Других поводов для беспокойства у меня сейчас не имелось. О чем может беспокоиться человек, принесший в жертву самое дорогое, что у него есть - свою жизнь?
Что может быть дороже жизни?
-Идут!
Я обернулся к Макару, наблюдавшему за тропой.
-Идут?
-Идут, товарищ майор. - подтвердил он. - Точнее - подбираются.
Взяв прибор ночного видения, я осторожно высунулся из-за камня. Да, действительно: на пределе эффективности прибора наблюдалось едва заметное шевеление между неровностями рельефа. Словно крупные камни неторопливо, то ускоряя, то замедляя движения катились вверх по тропе. Чушь какая-то! Разве могут камни катиться вверх?
-Приготовиться! - негромко сказал я.
Ребята зашевелились, в последний раз примериваясь: насколько удобна изготовка. Потом затихли в напряженном ожидании.
Я посмотрел на часы.
Ноль тридцать шесть.
Нормально.
Слегка приподнявшись на локте и не высовываясь, я замер, выжидая.
Внезапно какой-то тихий, но навязчивый звук заставил меня обернуться. Чуть слышное бормотание, перемежавшееся негромким хлопком, доносилось слева.
-Макар! Макар, это ты?
Ответа не последовало, но бормотание усилилось, став многоголосым. Прошло мгновение, и я различил слова...
-Па-па по-да-ри, па-па по-да-ри, па-па по-да-ри мне куклу...
Макар, Иван и еще несколько ребят, словно зациклившись, все громче и громче напевали, разделенный на слога речитатив. Слово "кукла" отмечалось хлопком в ладоши.
С каждой секундой их становилось все больше и больше, а слова и особенно хлопок звучали все громче и громче.
Сперва мне захотелось заткнуть этот хор имени Пятницкого, но мгновение спустя я почувствовал вдруг, что немыслимая громада снежника, нависшая сверху, утратила свою власть надо мной и я уже не чувствую ее ледяного, могильного дыхания...
Бережно опустив приклад автомата на землю, я освободил руки и присоединился к пацанам:
-Па-па по-да-ри, па-па по-да-ри, па-па по-да-ри мне куклу...
...Горы молчали.
Казалось, даже они ошеломлены подобной наглостью.
* *
-В час двадцать, точно по плану, прямо у нас над головой заревело, загремело, загрохотало и, кажется, весь снег, лежавший на склоне над нами, волнами пошел вниз. Просто картина Васнецова - "Грачи прилетели". Штурмовики расстарались на славу - спустили не меньше трех лавин. Впрочем... я видел только одну. Когда стало ясно, что духам - конец, я попробовал оттянуться назад.

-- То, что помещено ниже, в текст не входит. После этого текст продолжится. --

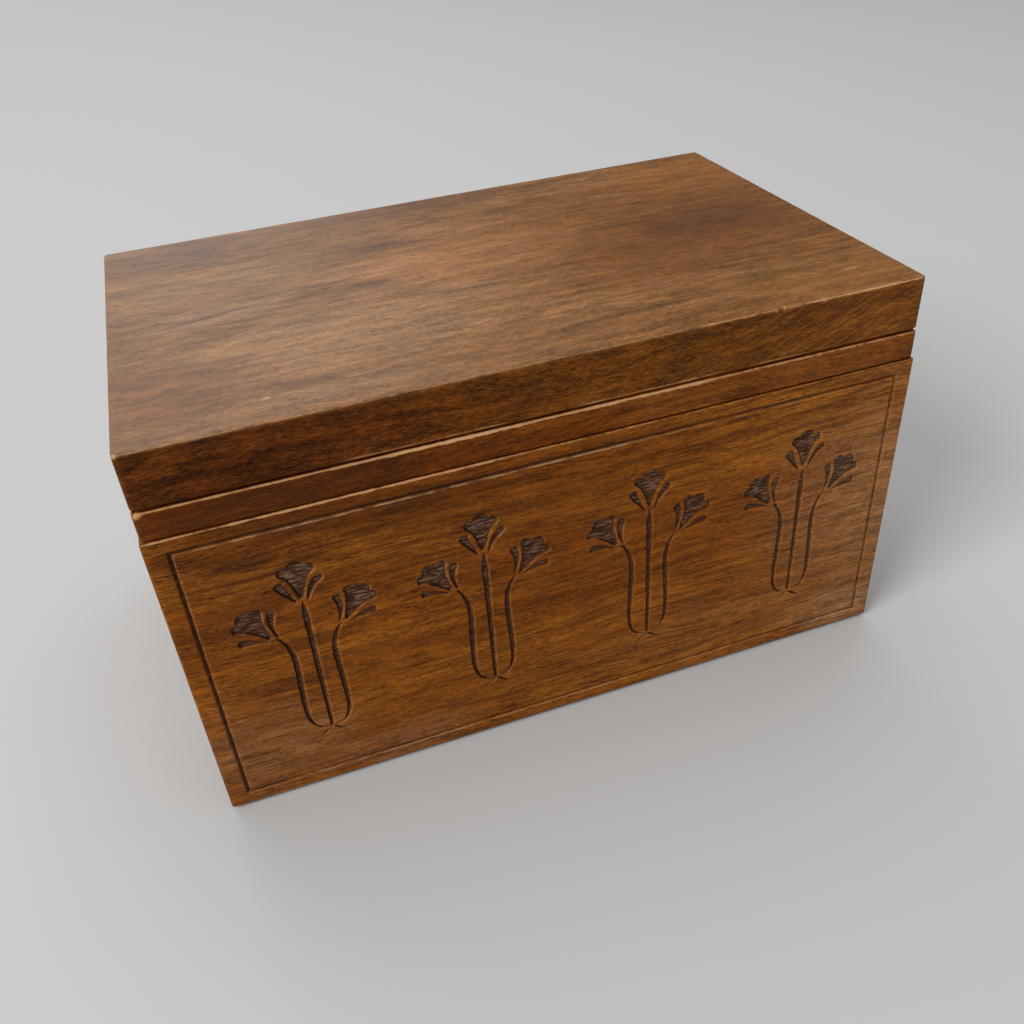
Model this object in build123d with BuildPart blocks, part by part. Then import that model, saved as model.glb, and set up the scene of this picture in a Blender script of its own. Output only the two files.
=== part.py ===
"""A wooden keepsake box with a carved front and a lid that swings on two brass butt hinges.

Sizes are millimetres. X runs along the box, Y from front to back and Z up.
The origin is in the middle of the footprint, on the surface that the box stands on.
"""
from build123d import *

import os
from math import cos, hypot, radians, sin

# Body: four mitred walls round a thin bottom
box_length = 240.0
box_depth = 149.0
body_height = 109.7
wall = 10.0
corner_round = 1.2
foot_round = 2.8
rim_round = 0.9

# Bottom board, held in a groove of the four walls
bottom_thickness = 5.0
bottom_lift = 6.0
groove_depth = 5.0
groove_play = 0.3

# Lid: a thick top board on a thin mitred frame, a little smaller than the body at the ends and front
seam_gap = 0.3
lid_setback = 0.6
frame_height = 9.0
frame_width = 10.0
frame_round = 0.6
top_thickness = 18.0
top_round = 0.9
top_bevel = 1.5

# Bevels at the seam: on the lid all round, on the body along the back, where they meet as the lid's stop
seam_bevel_in = 1.2
seam_bevel_up = 1.5

# Butt hinges
hinge_end_margin = 34.0
hinge_length = 32.0
hinge_inset = 1.2
leaf_reach = 7.4
leaf_thickness = 1.0
leaf_play = 0.1
knuckles = 5
knuckle_gap = 0.3
barrel_radius = 2.0
barrel_clearance = 0.3
pin_radius = 1.0
pin_fit = 0.05
pin_end_bevel = 0.3

# Wood screws of the hinges
screws_per_leaf = 2
screw_spacing = 20.0
screw_setback = 4.8
screw_length = 8.0
screw_radius = 1.0
screw_head_radius = 1.85
screw_tip = 2.0
screw_tip_radius = 0.2
screw_fit = 0.05
slot_width = 0.5
slot_depth = 0.45

# Border line cut into the front
border_side_inset = 6.5
border_foot_inset = 6.6
border_rim_inset = 4.8
border_width = 1.5
border_floor = 0.5
border_depth = 0.8

# Sprigs carved into the front, each of three stems with a scalloped flower
sprigs = 4
sprig_spacing = 55.3
sprig_row_shift = 0.4
sprig_foot = 25.0
sprig_height = 67.4
carving_depth = 0.9
side_flower_tilt = 33.0

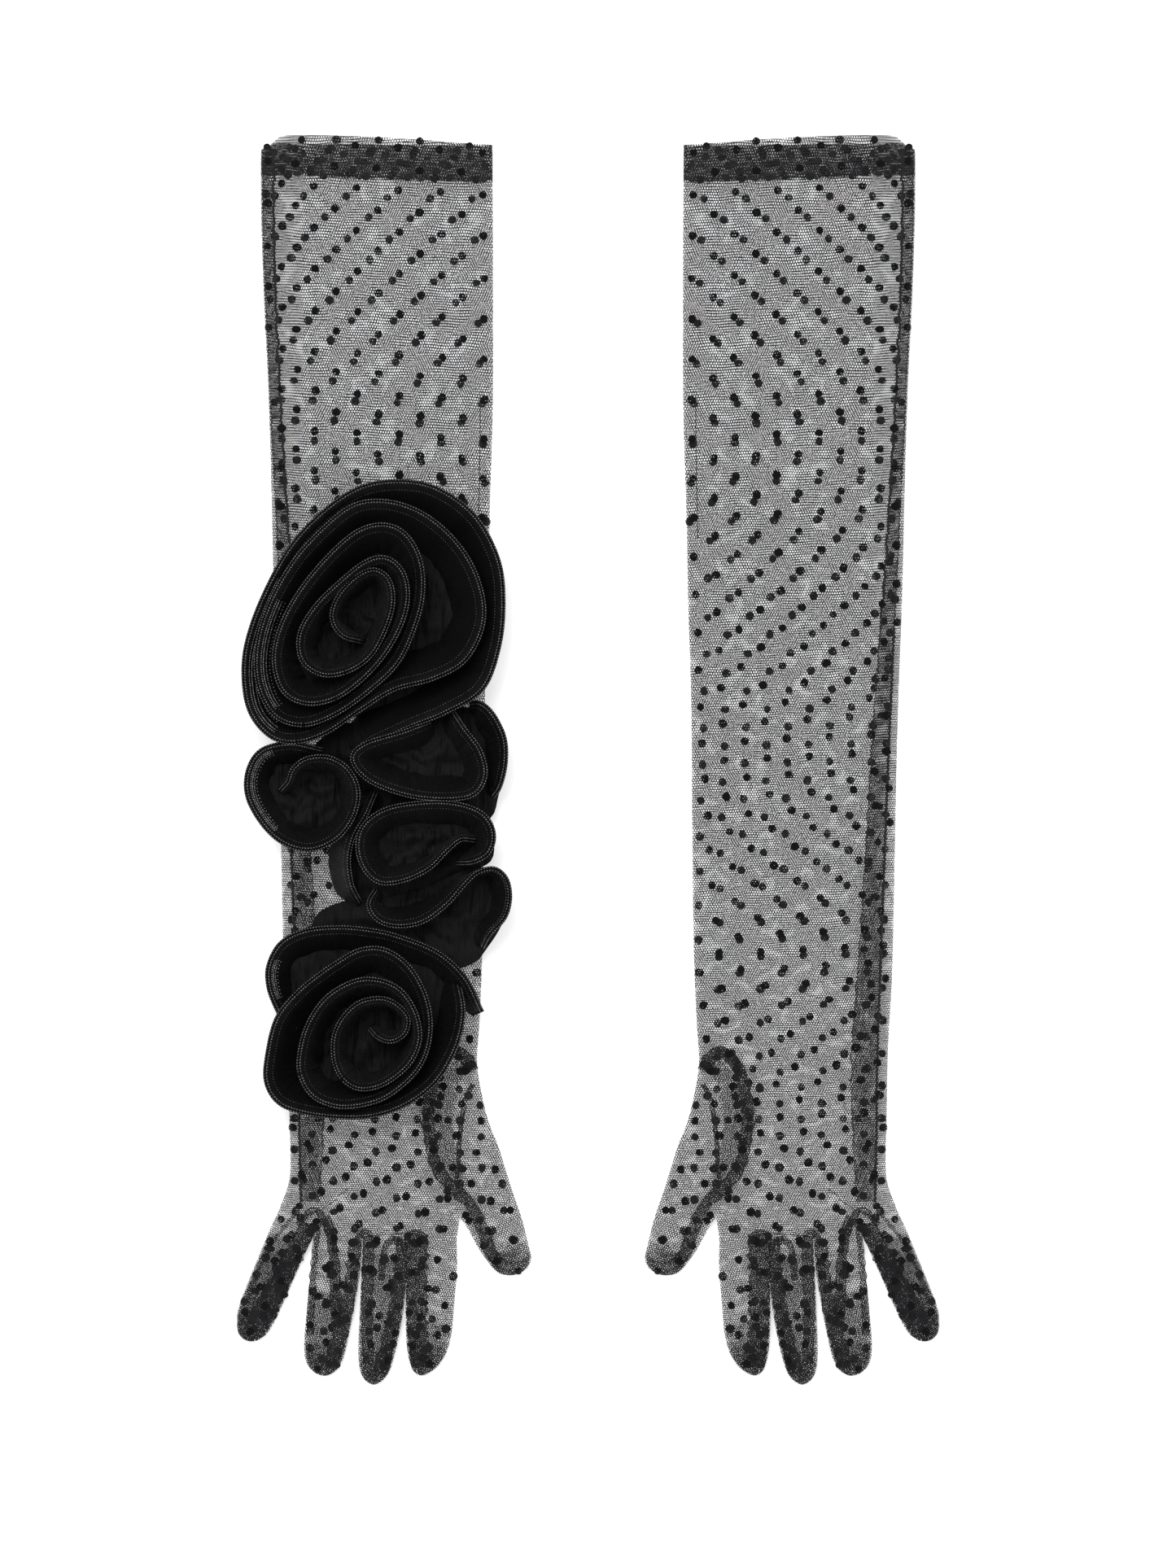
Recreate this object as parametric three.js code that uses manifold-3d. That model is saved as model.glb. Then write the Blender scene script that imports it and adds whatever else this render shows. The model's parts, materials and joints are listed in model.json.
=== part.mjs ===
// A pair of long opera gloves in dotted net, lying flat with the backs of the hands up.
// The right-hand glove lies at -X and carries ribbon roses along its forearm; the left-hand one is plain.
// Millimetres. +Z is up, +Y runs from the fingertips to the arm openings, and the thumbs face each other.
import * as THREE from 'three';
import * as BufferGeometryUtils from 'three/addons/utils/BufferGeometryUtils.js';
import Module from 'manifold-3d';

const wasm = await Module();
wasm.setup();

// Driving dimensions, stated for the plain glove at +X; the other glove's shell is its mirror image.
const HEIGHT = 8; // a glove lying flat, from the table to its upper layer
const CLOTH = 0.8; // one layer of net
const HEM_WALL = 1.2; // the net folded double at the arm opening
const GAP = 0.3; // clearance between neighbouring pieces
const ARM_TOP = 295.6; // y of the arm opening, as far from the middle as the longest fingertip
const HEM_WIDTH = 20; // along the arm
const ELBOW_FOLD = 144; // y of the fold above the elbow rose
const WRIST_FOLD = -176; // y of the fold below the wrist rose
const FOLD_WALL = 1.2; // thickness of the net where it turns over along the thumb side
const SEAM_WIDTH = 6; // side seam and its allowance along the little-finger side
const HAND_SEAM_WIDTH = 3;
const FOURCHETTE = { width: 5, thickness: 1 };
const EDGE_ROUND = 2.4; // rounding along the sides of a finger
const RIBBON = 1.4; // folded ribbon of the roses

// Sleeve stations from the arm opening to the wrist fold: y, x of the thumb side, x of the seam side.
const SLEEVE = [
  [ARM_TOP, 45.2, 154.6],
  [ELBOW_FOLD, 46, 150],
  [0, 48.8, 146.2],
  [-137, 52, 142],
  [-156, 50.2, 141.5],
  [WRIST_FOLD, 44.8, 141],
];

// Each stall: where the middle of its mouth is, how far it leans from straight down, and its size.
const STALLS = {
  thumb: { mouth: [47.8, -212.2], lean: -18, width: 26.4, tip: 19, length: 33 },
  index_finger: { mouth: [73.4, -226.5], lean: 2.5, width: 22.4, tip: 17, length: 64.6 },
  middle_finger: { mouth: [95.8, -226.5], lean: 3.8, width: 21, tip: 16, length: 69.2 },
  ring_finger: { mouth: [117.9, -226.5], lean: 6.2, width: 22, tip: 17, length: 64.9 },
  little_finger: { mouth: [138.4, -217.9], lean: 21.5, width: 19.6, tip: 16.5, length: 61.5 },
};

// A fourchette closes the crotch between two fingers: the pair, and how far it sits inside the hand.
const FOURCHETTES = [
  ['index', 'middle', 1.6],
  ['middle', 'ring', 1.6],
  ['ring', 'little', 4.6],
];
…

Но не успел. Не успел...
Его голос по-прежнему доносился до Кирилла будто бы издалека, словно невнятный, едва различимый шелест волн в гальке, у полосы прибоя...
-Нам удалось уйти лишь из-под основного удара лавины. Он пришелся на караван. Я сильно удивлюсь, если там кто-то выжил. Нет, их похоронило наверняка. В отличие от нас.
Нас придавило уже краешком. Александрова же и раненых и вовсе не задело. Он сразу же принялся искать нас под снегом. А через пару часов к нему присоединился и Тарасов с основными силами батальона. Когда меня откопали, я еще дышал. Иван, пулеметчик наш - тоже. А вот Макар уже нет...
Паша прервался.
-Очнулся я в Кабуле, в госпитале. Смотрю: вроде все не так уж и плохо: руки - ноги на месте, остальное - тоже. Хоть и провалялся под снегом несколько часов, а вроде ничего, вроде отделался. Так, царапины в основном, сильное переохлаждение, несколько локальных очагов обморожения, ну и шок, конечно же. Потом - медицинский борт, снова госпиталь, уже в Союзе, комиссия... свобода, одним словом.
Ладно, вернулся я домой, в Ярославль. Очухался маленько. Стал к гражданке присматриваться: не найдется ли где свободного местечка? А кругом-то - новая жизнь. Кругом-то - перестройка, будь она неладна. Кругом-то все вверх тормашками. Масса проблем, вкупе с массой возможностей. Хочешь по старинке - на государство работай, хочешь по-новому - на себя. Да только вот и для того и для другого знания нужны. И знания совершенно иного типа, нежели имеются у отставного майора ВДВ.